Maj. Gen. Kenneth Merchant, commander of the Air Armament Center, said the Air Force has suffered 22 suicides thus far in 2012.

Walker speaks to bases without a fee.

“It’s really his ministry in the military,” Miller said.

Such genuine sentiment was evident in Walker’s conversational delivery. He never paused for water or to gather himself as he guided the audiece through his life’s darkest moments as if he was threading a needle through an opposing defense.

The only interruption came when a gust of wind came through the open hangar and blew over an American flag, which he nimbly scrambled to rehoist.

He traced his mental illness to being bullied as a shy and stammering middle-schooler. He said he created alternate personalities to make himself so powerful as to be irreproachable.

He said although doctors have speculated his disorder could have been responsible for creating a super-athlete, it also spawned a collision of destructive desires.

Walker eventually reached out to his ex-wife and pastor for help.

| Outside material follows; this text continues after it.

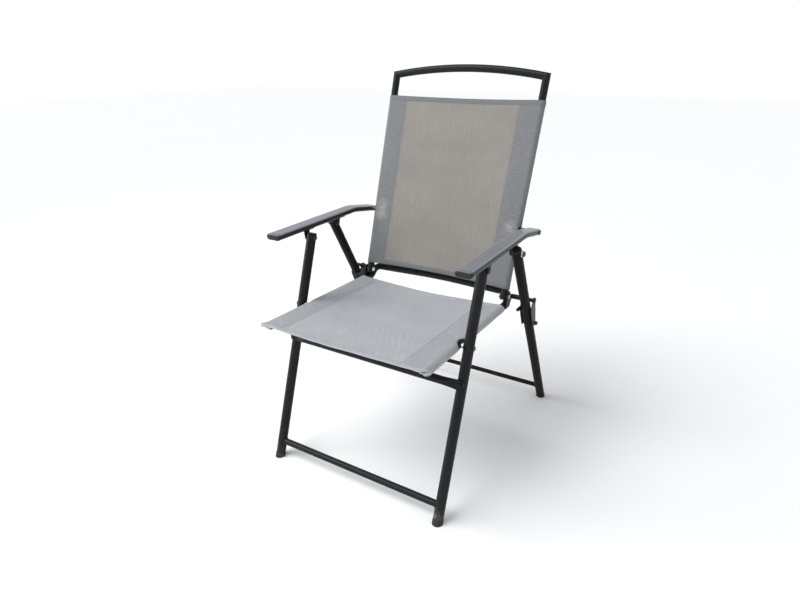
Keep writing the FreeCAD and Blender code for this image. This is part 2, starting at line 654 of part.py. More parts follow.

Without them, he said, he would not have been at Eglin on Thursday.

Walker is the only player ever to finish in the top three in Heisman voting every year he competed. He was elected to the College Football Hall of Fame in 1999 and is still active today as a professional mixed martial arts fighter.

Walker said he smiles more now than he ever has.

After his speech, a line of visitors extended across the hangar waiting to get his autograph.